▸ WHAT THE TASK REQUIRES: The data below needs to be returned exactly, line for line.
— Start of DATASET CONTENT —
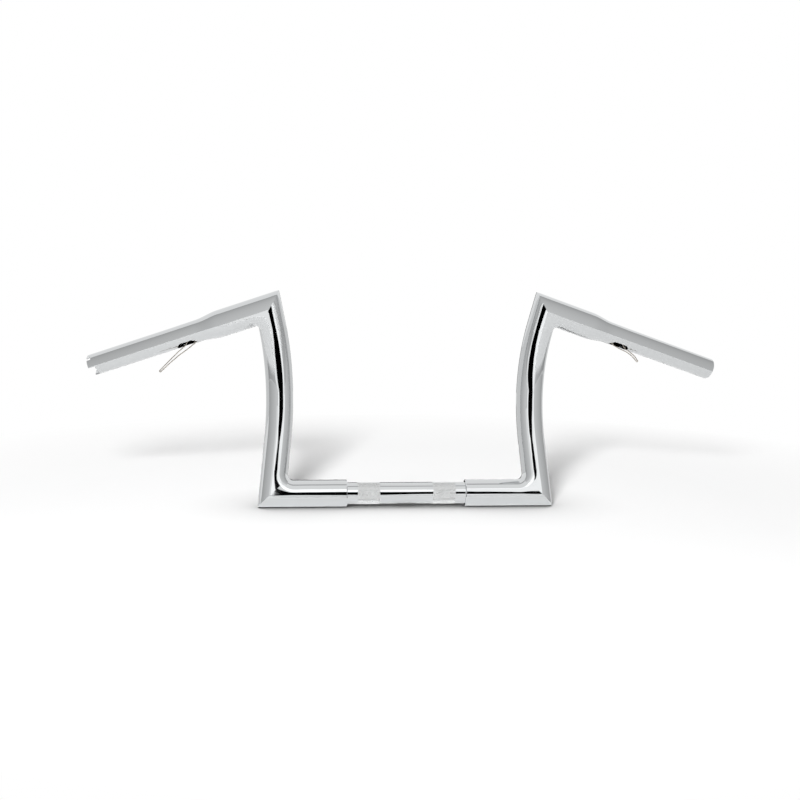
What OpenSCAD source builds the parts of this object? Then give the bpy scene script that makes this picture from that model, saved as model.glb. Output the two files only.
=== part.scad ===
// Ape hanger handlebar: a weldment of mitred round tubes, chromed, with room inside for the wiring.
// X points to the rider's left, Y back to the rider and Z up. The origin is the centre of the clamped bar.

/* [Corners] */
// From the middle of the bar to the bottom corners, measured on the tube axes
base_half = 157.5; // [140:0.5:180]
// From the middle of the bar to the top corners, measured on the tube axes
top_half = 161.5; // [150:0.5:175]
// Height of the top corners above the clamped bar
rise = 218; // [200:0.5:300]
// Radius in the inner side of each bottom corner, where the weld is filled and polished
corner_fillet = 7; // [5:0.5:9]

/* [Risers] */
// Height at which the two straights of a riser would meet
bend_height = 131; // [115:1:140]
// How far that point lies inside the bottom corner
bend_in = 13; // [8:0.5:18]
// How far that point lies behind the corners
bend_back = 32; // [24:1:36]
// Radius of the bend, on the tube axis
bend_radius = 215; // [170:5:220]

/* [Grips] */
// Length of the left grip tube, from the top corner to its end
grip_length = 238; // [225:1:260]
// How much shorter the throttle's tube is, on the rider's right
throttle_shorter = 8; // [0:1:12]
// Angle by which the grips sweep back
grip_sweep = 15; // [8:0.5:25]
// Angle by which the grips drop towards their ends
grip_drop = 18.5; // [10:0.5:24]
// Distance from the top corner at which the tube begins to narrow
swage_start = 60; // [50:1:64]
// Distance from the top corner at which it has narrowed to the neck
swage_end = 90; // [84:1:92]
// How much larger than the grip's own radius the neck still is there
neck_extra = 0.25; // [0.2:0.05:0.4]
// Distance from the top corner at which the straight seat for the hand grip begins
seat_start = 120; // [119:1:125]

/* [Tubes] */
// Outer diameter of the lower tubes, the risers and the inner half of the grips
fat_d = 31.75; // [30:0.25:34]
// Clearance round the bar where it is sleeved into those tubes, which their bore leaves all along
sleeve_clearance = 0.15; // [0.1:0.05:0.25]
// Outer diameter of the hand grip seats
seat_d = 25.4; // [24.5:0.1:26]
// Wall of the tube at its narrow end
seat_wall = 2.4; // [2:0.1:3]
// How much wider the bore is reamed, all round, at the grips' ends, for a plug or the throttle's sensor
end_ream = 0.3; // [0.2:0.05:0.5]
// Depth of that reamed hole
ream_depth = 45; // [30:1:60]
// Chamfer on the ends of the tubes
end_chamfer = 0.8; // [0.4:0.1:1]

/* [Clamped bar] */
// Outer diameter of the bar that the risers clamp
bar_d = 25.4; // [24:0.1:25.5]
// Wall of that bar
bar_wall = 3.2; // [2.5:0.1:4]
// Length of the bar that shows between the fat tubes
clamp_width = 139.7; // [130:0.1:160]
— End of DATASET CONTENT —
▸ WORKED ANSWER:
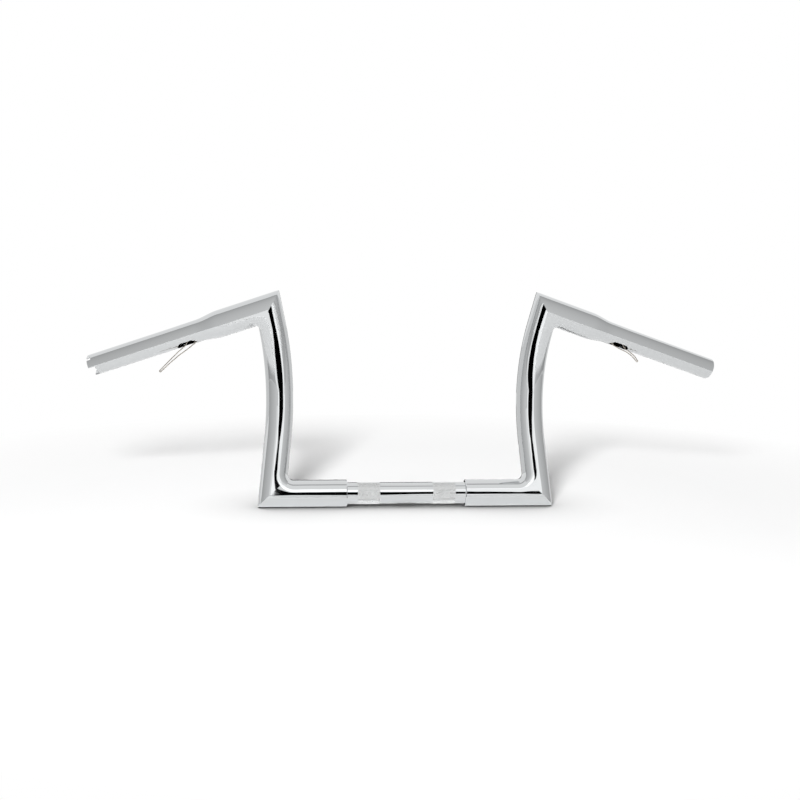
What OpenSCAD source builds the parts of this object? Then give the bpy scene script that makes this picture from that model, saved as model.glb. Output the two files only.
=== part.scad ===
// Ape hanger handlebar: a weldment of mitred round tubes, chromed, with room inside for the wiring.
// X points to the rider's left, Y back to the rider and Z up. The origin is the centre of the clamped bar.

/* [Corners] */
// From the middle of the bar to the bottom corners, measured on the tube axes
base_half = 157.5; // [140:0.5:180]
// From the middle of the bar to the top corners, measured on the tube axes
top_half = 161.5; // [150:0.5:175]
// Height of the top corners above the clamped bar
rise = 218; // [200:0.5:300]
// Radius in the inner side of each bottom corner, where the weld is filled and polished
corner_fillet = 7; // [5:0.5:9]

/* [Risers] */
// Height at which the two straights of a riser would meet
bend_height = 131; // [115:1:140]
// How far that point lies inside the bottom corner
bend_in = 13; // [8:0.5:18]
// How far that point lies behind the corners
bend_back = 32; // [24:1:36]
// Radius of the bend, on the tube axis
bend_radius = 215; // [170:5:220]

/* [Grips] */
// Length of the left grip tube, from the top corner to its end
grip_length = 238; // [225:1:260]
// How much shorter the throttle's tube is, on the rider's right
throttle_shorter = 8; // [0:1:12]
// Angle by which the grips sweep back
grip_sweep = 15; // [8:0.5:25]
// Angle by which the grips drop towards their ends
grip_drop = 18.5; // [10:0.5:24]
// Distance from the top corner at which the tube begins to narrow
swage_start = 60; // [50:1:64]
// Distance from the top corner at which it has narrowed to the neck
swage_end = 90; // [84:1:92]
// How much larger than the grip's own radius the neck still is there
neck_extra = 0.25; // [0.2:0.05:0.4]
// Distance from the top corner at which the straight seat for the hand grip begins
seat_start = 120; // [119:1:125]

/* [Tubes] */
// Outer diameter of the lower tubes, the risers and the inner half of the grips
fat_d = 31.75; // [30:0.25:34]
// Clearance round the bar where it is sleeved into those tubes, which their bore leaves all along
sleeve_clearance = 0.15; // [0.1:0.05:0.25]
// Outer diameter of the hand grip seats
seat_d = 25.4; // [24.5:0.1:26]
// Wall of the tube at its narrow end
seat_wall = 2.4; // [2:0.1:3]
// How much wider the bore is reamed, all round, at the grips' ends, for a plug or the throttle's sensor
end_ream = 0.3; // [0.2:0.05:0.5]
// Depth of that reamed hole
ream_depth = 45; // [30:1:60]
// Chamfer on the ends of the tubes
end_chamfer = 0.8; // [0.4:0.1:1]

/* [Clamped bar] */
// Outer diameter of the bar that the risers clamp
bar_d = 25.4; // [24:0.1:25.5]
// Wall of that bar
bar_wall = 3.2; // [2.5:0.1:4]
// Length of the bar that shows between the fat tubes
clamp_width = 139.7; // [130:0.1:160]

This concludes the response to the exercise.